**WORK INSTRUCTIONS:**
Retype word for word the lines lying between the line containing "material.use_nodes = True" and the line containing "obj.matrix_parent_inverse = Matrix.Identity(4)", together with those two lines themselves, and nothing besides.
◆ ◆ ◆ ◆
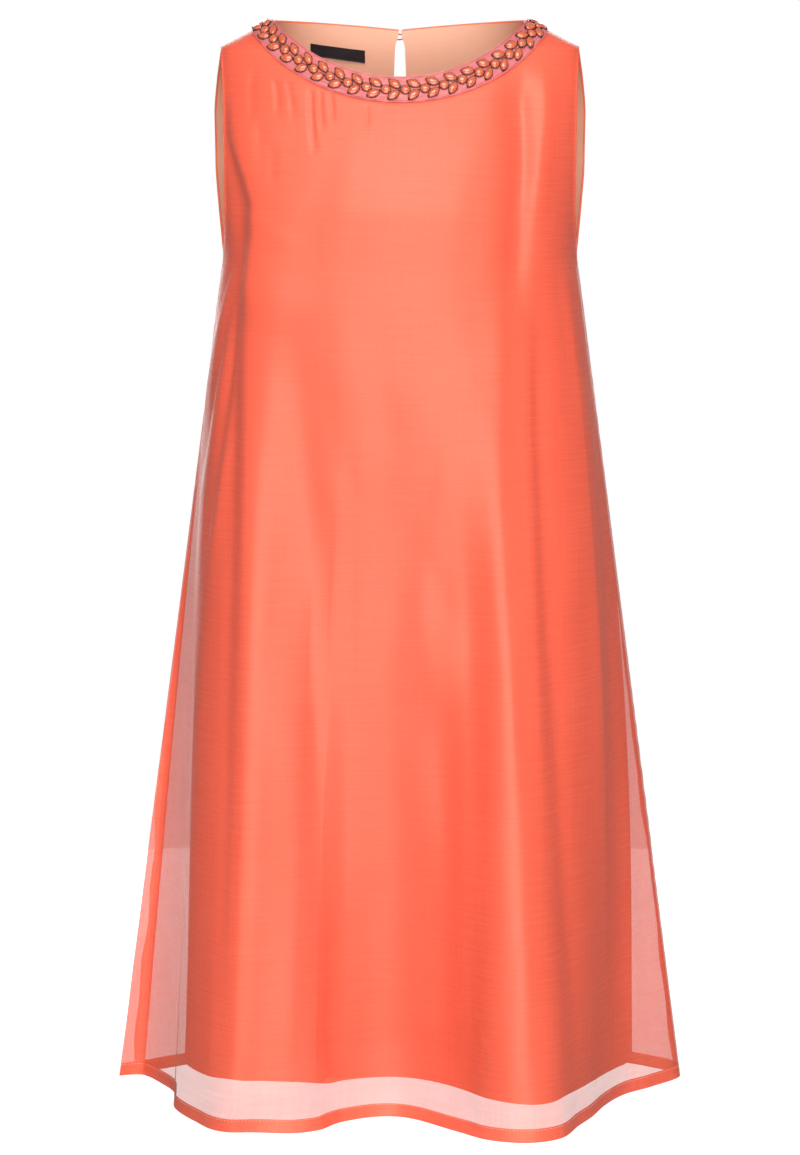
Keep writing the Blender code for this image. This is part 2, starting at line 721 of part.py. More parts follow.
def make_loop(material):
    """The thread loop: it springs from the slit's right edge and passes round the button's shank."""
    route = []
    reach = SHANK_WIDE / 2 + LOOP_THICK / 2 + SMALL_GAP
    height = SMALL_GAP + 0.2 + LOOP_THICK / 2
    start_x = KEYHOLE[1][1] + 3.0
    x, z = BUTTON_MIDDLE
    for turn in np.linspace(0.5 * math.pi, 1.5 * math.pi, 9):
        route.append((x + reach * math.cos(turn), z + reach * math.sin(turn)))
    route = [(start_x, z + 1.2), (start_x - 5.0, z + reach)] + route + [(start_x - 5.0, z - reach), (start_x, z - 1.2)]
    curve = bpy.data.curves.new("loop", "CURVE")
    curve.dimensions = "3D"
    curve.bevel_depth = LOOP_THICK / 2 * MM
    curve.bevel_resolution = 2
    curve.use_fill_caps = True
    line = curve.splines.new("POLY")
    line.points.add(len(route) - 1)
    for point, (px, pz) in zip(line.points, route):
        point.co = (*(Vector(back_point(px, pz, -height)) * MM), 1)
    curve.materials.append(material)
    made = bpy.data.objects.new("loop", curve)
    bpy.context.collection.objects.link(made)
    return made


def make_material(name):
    red, green, blue, roughness = COLOURS[name]
    material = bpy.data.materials.new(name)
    material.use_nodes = True
    shader = material.node_tree.nodes["Principled BSDF"]
    shader.inputs["Base Color"].default_value = (red, green, blue, 1)
    shader.inputs["Roughness"].default_value = roughness
    shader.inputs["Metallic"].default_value = 0.0
    return material


def main():
    for old in list(bpy.data.objects):
        bpy.data.objects.remove(old)
    materials = {name: make_material(name) for name in COLOURS}
    make_panels(materials)
    make_neck_trim(materials["tape"])
    make_label(materials["label"])
    make_button(materials["button"])
    make_loop(materials["thread"])


main()
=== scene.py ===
"""The looks of the sleeveless A-line dress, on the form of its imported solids.

Frame: metres, +Z up, the front faces -Y, and +X is on the right of someone who looks at the front. Sizes in the
tables are in millimetres. The first part repeats the form of the part's own source, on finer grids; the rest adds
creases, sewing, the jewelled tape and the materials, and sets up the studio.
"""

import math

import bmesh
import bpy
import numpy as np
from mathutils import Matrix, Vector


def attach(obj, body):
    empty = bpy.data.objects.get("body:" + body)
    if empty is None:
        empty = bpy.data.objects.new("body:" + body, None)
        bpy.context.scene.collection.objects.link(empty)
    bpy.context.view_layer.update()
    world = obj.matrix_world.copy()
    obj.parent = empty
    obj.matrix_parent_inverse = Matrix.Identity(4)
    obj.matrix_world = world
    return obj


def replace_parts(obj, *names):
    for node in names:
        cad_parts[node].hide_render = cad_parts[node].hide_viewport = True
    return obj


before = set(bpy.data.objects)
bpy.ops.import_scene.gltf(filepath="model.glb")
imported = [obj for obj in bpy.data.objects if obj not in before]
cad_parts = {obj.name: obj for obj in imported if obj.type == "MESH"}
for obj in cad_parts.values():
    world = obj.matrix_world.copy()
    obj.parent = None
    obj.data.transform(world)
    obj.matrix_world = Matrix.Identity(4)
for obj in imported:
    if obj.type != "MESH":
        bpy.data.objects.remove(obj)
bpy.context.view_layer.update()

MM = 0.001
FRONT, BACK = -1, 1  # the sign of y on each side
BODY = "root"

# ---------------------------------------------------------------- sizes of the form, as in the part's source

LINING_DEPTH = 2.0  # the lining's place under the outer dress, in the middle of its solid's wall
# The lining's face carries a painted shade: deep red for light filtered through the voile. Its inside is peach.
LINING_WALL = 0.3  # between the lining's face and its inside, which have their own materials
LINING_SPREAD = {-1: 8.0, 1: 16.0}  # how far the lining fills the outer dress half way down, at each side seam
LINING_LIFT = 0.96  # the share of the outer dress's creases that the lining takes

NECK_Z = 11.0
TIP_Z = -12.0
ARMPIT_Z = -198.0
BUST_Z = -225.0
HEM_Z = -928.0
NECK_HALF = 110.0
TIP_HALF = 155.0
NECKLINE = {FRONT: (51.0, 2.1, 0.9), BACK: (7.5, 1.0, 1.5)}  # its drop, and the powers that shape it
NECK_SHARE = 0.72  # the neckline's share of a panel's top, on each side of the middle
SECTION_ROUND = 2.3
EDGE_PULL = 4.0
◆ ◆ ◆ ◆
**RESPONSE TO THE TASK:**
    material.use_nodes = True
    shader = material.node_tree.nodes["Principled BSDF"]
    shader.inputs["Base Color"].default_value = (red, green, blue, 1)
    shader.inputs["Roughness"].default_value = roughness
    shader.inputs["Metallic"].default_value = 0.0
    return material


def main():
    for old in list(bpy.data.objects):
        bpy.data.objects.remove(old)
    materials = {name: make_material(name) for name in COLOURS}
    make_panels(materials)
    make_neck_trim(materials["tape"])
    make_label(materials["label"])
    make_button(materials["button"])
    make_loop(materials["thread"])


main()
=== scene.py ===
"""The looks of the sleeveless A-line dress, on the form of its imported solids.

Frame: metres, +Z up, the front faces -Y, and +X is on the right of someone who looks at the front. Sizes in the
tables are in millimetres. The first part repeats the form of the part's own source, on finer grids; the rest adds
creases, sewing, the jewelled tape and the materials, and sets up the studio.
"""

import math

import bmesh
import bpy
import numpy as np
from mathutils import Matrix, Vector


def attach(obj, body):
    empty = bpy.data.objects.get("body:" + body)
    if empty is None:
        empty = bpy.data.objects.new("body:" + body, None)
        bpy.context.scene.collection.objects.link(empty)
    bpy.context.view_layer.update()
    world = obj.matrix_world.copy()
    obj.parent = empty
    obj.matrix_parent_inverse = Matrix.Identity(4)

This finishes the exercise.